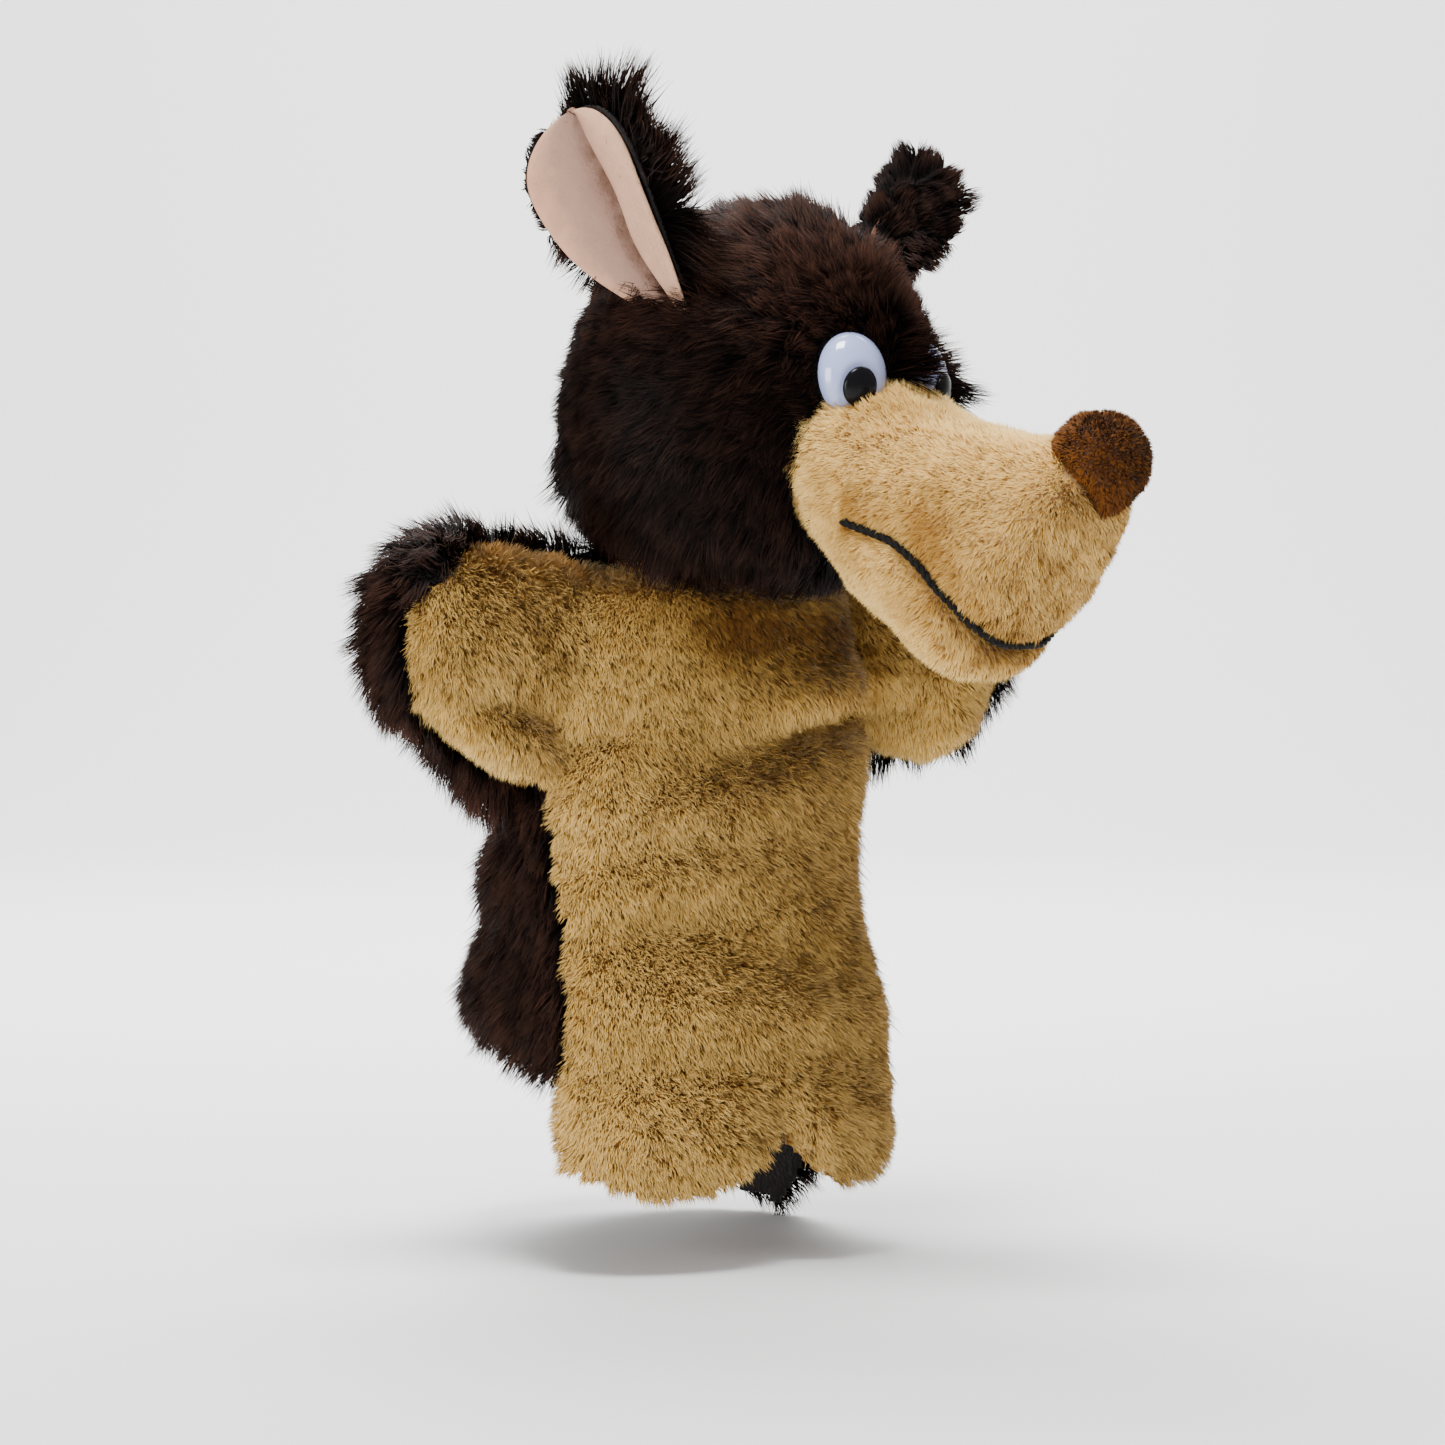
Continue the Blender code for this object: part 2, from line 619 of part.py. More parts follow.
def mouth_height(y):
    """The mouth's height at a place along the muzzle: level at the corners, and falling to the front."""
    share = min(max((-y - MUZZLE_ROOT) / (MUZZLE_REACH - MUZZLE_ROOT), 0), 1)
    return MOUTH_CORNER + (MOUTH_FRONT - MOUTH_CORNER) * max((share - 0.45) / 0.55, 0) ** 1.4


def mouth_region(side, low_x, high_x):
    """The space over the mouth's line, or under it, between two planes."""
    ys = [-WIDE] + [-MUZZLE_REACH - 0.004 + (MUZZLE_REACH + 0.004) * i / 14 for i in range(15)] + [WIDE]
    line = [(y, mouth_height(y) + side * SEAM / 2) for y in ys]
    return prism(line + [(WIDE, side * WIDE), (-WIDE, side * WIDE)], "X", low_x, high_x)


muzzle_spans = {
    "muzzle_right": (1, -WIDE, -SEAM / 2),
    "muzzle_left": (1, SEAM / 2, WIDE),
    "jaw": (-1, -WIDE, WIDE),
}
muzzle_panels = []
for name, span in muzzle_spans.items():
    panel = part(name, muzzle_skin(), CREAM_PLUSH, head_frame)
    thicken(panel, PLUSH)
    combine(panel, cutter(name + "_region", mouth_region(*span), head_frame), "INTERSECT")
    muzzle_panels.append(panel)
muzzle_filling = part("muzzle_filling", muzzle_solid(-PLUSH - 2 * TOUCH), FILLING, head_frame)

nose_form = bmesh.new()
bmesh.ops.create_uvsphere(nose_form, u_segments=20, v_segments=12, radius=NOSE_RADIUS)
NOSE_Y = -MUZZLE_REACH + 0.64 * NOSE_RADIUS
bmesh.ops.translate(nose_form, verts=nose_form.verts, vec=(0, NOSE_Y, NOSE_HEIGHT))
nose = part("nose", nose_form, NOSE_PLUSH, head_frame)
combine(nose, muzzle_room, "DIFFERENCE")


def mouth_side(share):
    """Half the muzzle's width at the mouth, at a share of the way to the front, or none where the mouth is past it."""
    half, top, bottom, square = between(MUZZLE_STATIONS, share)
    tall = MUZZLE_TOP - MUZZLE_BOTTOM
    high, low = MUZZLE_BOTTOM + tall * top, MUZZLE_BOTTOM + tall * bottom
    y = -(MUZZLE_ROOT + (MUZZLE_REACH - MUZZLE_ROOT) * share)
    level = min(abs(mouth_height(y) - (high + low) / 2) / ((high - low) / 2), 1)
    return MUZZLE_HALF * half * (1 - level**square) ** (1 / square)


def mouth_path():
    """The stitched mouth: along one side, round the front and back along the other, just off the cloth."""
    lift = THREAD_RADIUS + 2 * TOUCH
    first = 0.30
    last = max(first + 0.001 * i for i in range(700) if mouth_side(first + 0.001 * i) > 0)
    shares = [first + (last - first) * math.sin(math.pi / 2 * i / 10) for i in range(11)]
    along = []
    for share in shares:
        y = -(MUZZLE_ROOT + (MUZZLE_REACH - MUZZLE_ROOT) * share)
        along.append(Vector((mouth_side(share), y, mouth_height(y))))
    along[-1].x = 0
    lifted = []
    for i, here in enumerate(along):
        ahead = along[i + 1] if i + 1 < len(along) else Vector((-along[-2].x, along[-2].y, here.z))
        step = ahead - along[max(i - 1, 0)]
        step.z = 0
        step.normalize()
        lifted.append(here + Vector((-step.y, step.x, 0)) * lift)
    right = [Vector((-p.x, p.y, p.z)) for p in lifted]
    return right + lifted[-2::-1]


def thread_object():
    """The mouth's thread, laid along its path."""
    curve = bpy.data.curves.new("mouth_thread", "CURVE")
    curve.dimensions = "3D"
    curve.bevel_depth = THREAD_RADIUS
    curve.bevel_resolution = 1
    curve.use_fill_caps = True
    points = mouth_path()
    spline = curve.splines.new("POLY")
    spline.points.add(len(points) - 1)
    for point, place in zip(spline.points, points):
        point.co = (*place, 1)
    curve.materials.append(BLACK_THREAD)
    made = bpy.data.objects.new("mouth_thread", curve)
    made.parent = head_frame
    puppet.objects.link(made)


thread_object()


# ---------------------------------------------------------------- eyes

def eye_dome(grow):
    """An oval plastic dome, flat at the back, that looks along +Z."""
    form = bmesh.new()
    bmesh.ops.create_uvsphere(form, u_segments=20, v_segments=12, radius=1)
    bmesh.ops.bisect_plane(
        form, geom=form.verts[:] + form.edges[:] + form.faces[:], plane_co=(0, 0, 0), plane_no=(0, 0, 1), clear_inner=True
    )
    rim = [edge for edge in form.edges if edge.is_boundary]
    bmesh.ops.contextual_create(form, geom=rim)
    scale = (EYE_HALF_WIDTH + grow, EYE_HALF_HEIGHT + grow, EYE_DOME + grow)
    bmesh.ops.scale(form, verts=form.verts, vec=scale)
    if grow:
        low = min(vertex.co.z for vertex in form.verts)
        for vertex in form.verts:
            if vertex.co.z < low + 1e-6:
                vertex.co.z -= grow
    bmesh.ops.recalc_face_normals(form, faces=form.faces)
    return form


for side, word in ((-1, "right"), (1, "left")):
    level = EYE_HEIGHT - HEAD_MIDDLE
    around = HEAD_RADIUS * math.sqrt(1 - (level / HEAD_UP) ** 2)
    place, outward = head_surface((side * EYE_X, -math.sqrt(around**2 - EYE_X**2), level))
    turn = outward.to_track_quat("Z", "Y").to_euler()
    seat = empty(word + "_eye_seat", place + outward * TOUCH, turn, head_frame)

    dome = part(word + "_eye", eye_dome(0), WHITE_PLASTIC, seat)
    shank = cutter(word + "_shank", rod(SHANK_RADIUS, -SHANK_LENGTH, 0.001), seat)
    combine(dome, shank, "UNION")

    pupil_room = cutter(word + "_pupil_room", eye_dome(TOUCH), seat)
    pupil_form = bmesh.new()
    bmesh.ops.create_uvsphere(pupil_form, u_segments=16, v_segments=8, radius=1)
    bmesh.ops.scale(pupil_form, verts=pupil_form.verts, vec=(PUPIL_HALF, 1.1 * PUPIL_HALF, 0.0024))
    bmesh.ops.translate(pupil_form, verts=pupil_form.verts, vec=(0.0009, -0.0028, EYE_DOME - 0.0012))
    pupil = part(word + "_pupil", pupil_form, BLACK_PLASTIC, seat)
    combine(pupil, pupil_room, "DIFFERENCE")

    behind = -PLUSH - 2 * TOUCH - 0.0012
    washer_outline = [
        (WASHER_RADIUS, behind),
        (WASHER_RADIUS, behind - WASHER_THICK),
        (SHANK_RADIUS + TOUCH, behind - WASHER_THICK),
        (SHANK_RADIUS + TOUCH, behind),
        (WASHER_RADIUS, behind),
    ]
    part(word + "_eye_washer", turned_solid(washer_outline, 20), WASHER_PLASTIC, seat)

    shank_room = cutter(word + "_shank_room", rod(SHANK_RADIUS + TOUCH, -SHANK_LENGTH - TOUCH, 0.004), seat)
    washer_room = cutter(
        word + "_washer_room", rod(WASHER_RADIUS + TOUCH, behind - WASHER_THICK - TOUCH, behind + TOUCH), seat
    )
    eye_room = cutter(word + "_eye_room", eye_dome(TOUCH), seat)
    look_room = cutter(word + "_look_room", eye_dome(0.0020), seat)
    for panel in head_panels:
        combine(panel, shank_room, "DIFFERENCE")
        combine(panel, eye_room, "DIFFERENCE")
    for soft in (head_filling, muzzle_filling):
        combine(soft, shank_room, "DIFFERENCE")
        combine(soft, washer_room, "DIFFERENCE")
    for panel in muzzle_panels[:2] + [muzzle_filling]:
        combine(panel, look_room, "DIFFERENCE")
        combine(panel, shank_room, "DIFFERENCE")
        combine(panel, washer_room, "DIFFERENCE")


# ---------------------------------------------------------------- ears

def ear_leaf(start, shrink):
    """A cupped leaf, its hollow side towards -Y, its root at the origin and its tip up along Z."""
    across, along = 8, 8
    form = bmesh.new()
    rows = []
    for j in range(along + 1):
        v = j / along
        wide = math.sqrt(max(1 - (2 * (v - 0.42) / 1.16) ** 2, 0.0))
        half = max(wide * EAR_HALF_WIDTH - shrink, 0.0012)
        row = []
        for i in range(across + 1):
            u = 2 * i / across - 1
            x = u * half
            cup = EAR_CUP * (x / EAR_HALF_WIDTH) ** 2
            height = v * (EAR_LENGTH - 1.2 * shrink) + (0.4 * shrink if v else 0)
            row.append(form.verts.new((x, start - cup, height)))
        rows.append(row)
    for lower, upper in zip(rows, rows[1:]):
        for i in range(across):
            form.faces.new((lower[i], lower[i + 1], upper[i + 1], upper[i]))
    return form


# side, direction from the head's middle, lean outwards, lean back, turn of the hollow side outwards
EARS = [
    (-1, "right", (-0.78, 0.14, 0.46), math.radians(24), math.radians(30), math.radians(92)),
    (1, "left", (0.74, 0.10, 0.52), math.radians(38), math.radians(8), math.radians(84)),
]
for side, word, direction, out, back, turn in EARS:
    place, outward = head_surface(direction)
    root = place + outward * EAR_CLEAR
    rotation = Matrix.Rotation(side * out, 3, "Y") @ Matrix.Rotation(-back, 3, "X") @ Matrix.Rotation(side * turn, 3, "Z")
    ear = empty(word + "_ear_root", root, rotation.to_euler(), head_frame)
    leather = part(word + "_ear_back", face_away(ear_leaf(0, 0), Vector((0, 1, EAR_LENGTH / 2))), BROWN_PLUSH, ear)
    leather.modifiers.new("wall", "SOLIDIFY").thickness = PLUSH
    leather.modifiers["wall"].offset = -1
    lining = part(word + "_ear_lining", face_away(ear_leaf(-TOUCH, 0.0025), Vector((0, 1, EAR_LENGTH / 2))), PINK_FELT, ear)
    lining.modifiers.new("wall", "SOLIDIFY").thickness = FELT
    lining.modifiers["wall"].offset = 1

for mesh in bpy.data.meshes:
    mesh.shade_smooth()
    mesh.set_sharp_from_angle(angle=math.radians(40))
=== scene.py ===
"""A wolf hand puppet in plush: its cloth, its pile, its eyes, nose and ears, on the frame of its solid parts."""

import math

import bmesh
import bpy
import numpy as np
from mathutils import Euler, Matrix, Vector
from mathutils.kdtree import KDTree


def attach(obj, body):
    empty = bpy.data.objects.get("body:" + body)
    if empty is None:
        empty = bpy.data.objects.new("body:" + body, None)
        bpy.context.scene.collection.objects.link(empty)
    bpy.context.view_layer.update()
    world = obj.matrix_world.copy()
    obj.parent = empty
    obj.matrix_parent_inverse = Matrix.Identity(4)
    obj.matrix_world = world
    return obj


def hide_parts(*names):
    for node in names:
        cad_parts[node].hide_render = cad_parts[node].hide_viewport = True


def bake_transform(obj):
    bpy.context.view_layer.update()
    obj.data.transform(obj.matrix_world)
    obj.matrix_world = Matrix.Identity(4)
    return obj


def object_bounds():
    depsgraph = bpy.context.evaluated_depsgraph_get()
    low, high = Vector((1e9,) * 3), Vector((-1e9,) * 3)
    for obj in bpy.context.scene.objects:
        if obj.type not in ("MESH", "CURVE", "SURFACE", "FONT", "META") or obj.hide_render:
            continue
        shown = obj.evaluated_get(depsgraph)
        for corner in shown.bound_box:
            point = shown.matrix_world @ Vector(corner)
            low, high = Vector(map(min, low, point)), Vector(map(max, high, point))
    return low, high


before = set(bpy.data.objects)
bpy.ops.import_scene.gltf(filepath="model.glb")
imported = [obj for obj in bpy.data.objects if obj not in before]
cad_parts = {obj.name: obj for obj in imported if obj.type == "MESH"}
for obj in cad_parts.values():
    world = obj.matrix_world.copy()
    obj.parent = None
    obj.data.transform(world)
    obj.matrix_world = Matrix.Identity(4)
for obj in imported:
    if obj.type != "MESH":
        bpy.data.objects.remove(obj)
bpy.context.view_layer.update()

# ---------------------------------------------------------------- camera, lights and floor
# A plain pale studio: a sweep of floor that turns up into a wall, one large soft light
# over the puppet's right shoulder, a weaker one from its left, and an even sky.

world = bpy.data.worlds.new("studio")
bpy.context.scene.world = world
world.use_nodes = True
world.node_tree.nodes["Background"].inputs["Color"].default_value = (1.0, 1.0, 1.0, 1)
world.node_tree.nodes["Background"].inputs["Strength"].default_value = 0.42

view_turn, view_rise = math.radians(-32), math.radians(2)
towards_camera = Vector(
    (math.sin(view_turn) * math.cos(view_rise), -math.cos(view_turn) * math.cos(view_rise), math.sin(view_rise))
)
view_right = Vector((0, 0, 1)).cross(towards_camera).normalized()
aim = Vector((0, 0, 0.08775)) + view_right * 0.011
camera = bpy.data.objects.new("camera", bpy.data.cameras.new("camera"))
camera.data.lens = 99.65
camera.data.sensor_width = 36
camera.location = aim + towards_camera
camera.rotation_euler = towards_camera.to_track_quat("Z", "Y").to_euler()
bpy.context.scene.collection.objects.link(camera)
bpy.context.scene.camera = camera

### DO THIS
Exactly as they appear, please write out the lines from the opening of the listing above down to the line containing "TOUCH), FILLING, head_frame)", with both end lines included.

### THE REPLY
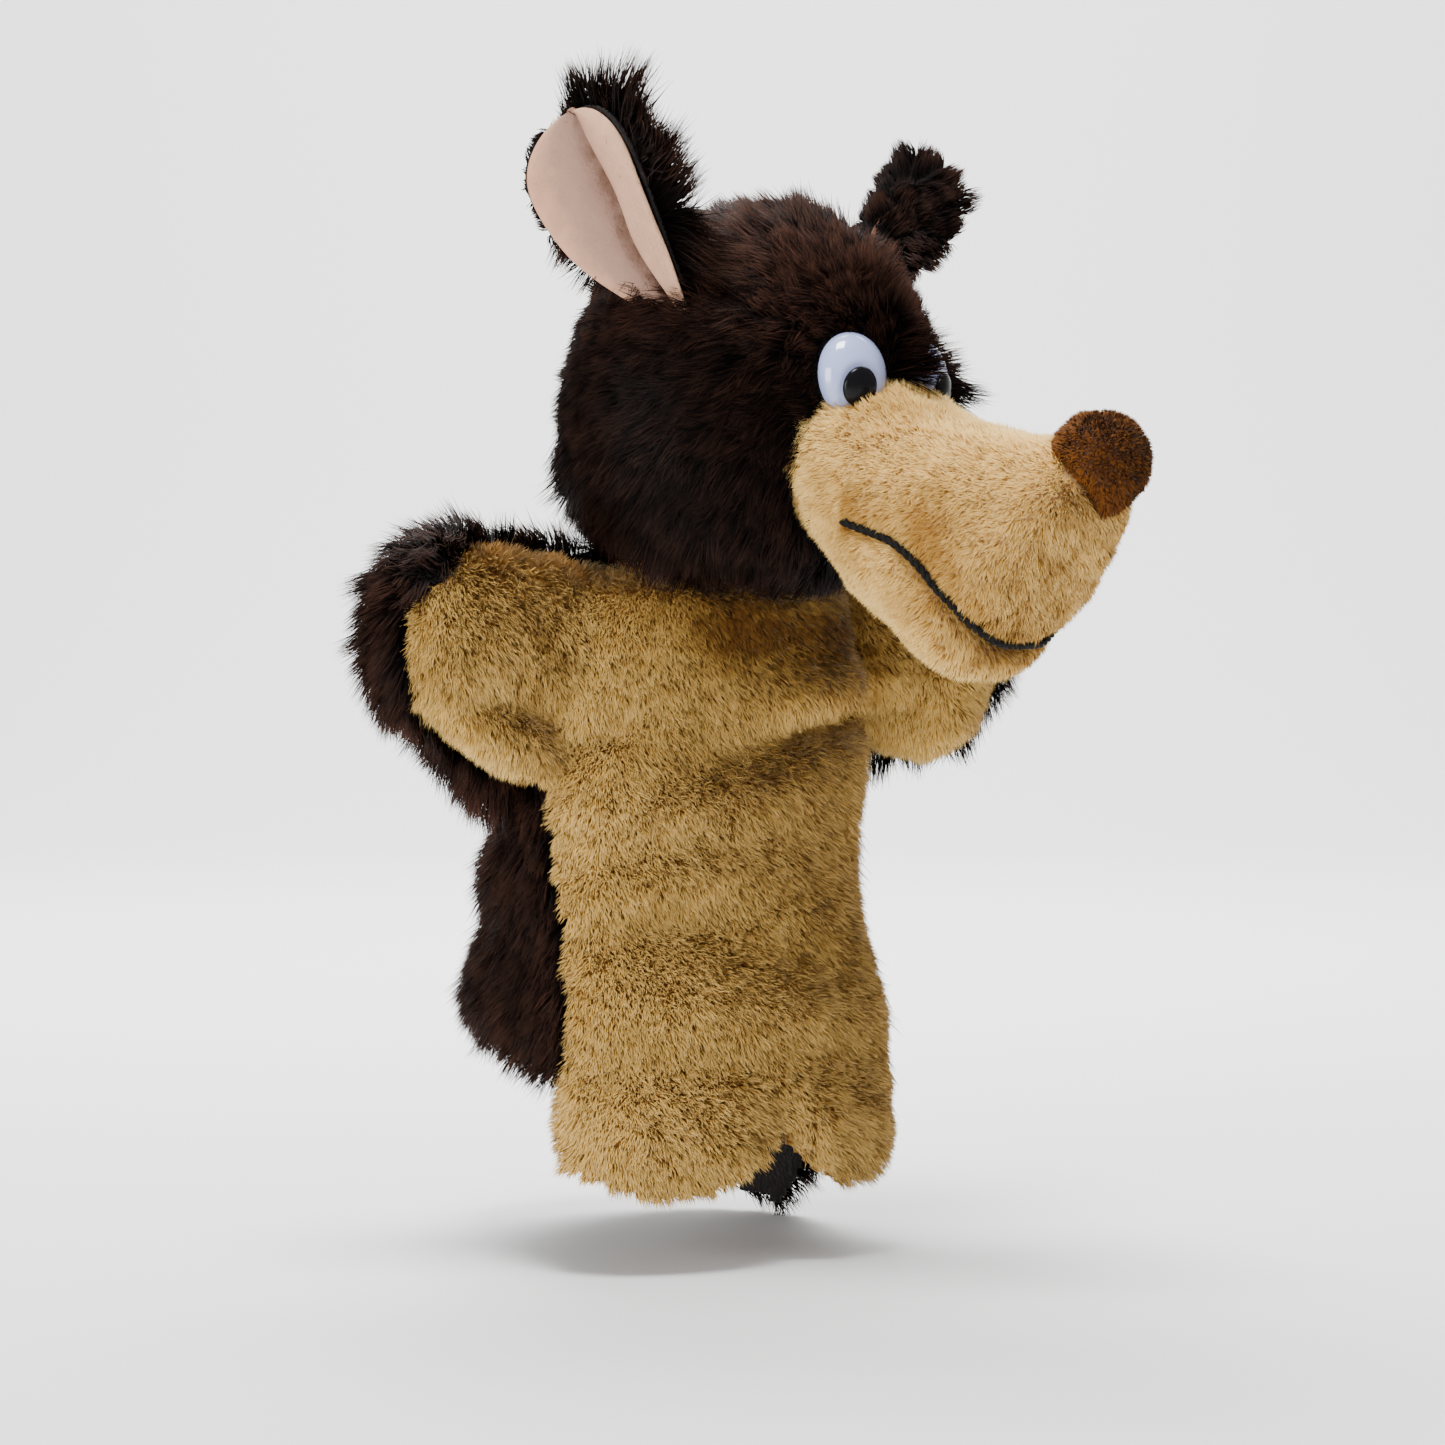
Continue the Blender code for this object: part 2, from line 619 of part.py. More parts follow.
def mouth_height(y):
    """The mouth's height at a place along the muzzle: level at the corners, and falling to the front."""
    share = min(max((-y - MUZZLE_ROOT) / (MUZZLE_REACH - MUZZLE_ROOT), 0), 1)
    return MOUTH_CORNER + (MOUTH_FRONT - MOUTH_CORNER) * max((share - 0.45) / 0.55, 0) ** 1.4


def mouth_region(side, low_x, high_x):
    """The space over the mouth's line, or under it, between two planes."""
    ys = [-WIDE] + [-MUZZLE_REACH - 0.004 + (MUZZLE_REACH + 0.004) * i / 14 for i in range(15)] + [WIDE]
    line = [(y, mouth_height(y) + side * SEAM / 2) for y in ys]
    return prism(line + [(WIDE, side * WIDE), (-WIDE, side * WIDE)], "X", low_x, high_x)


muzzle_spans = {
    "muzzle_right": (1, -WIDE, -SEAM / 2),
    "muzzle_left": (1, SEAM / 2, WIDE),
    "jaw": (-1, -WIDE, WIDE),
}
muzzle_panels = []
for name, span in muzzle_spans.items():
    panel = part(name, muzzle_skin(), CREAM_PLUSH, head_frame)
    thicken(panel, PLUSH)
    combine(panel, cutter(name + "_region", mouth_region(*span), head_frame), "INTERSECT")
    muzzle_panels.append(panel)
muzzle_filling = part("muzzle_filling", muzzle_solid(-PLUSH - 2 * TOUCH), FILLING, head_frame)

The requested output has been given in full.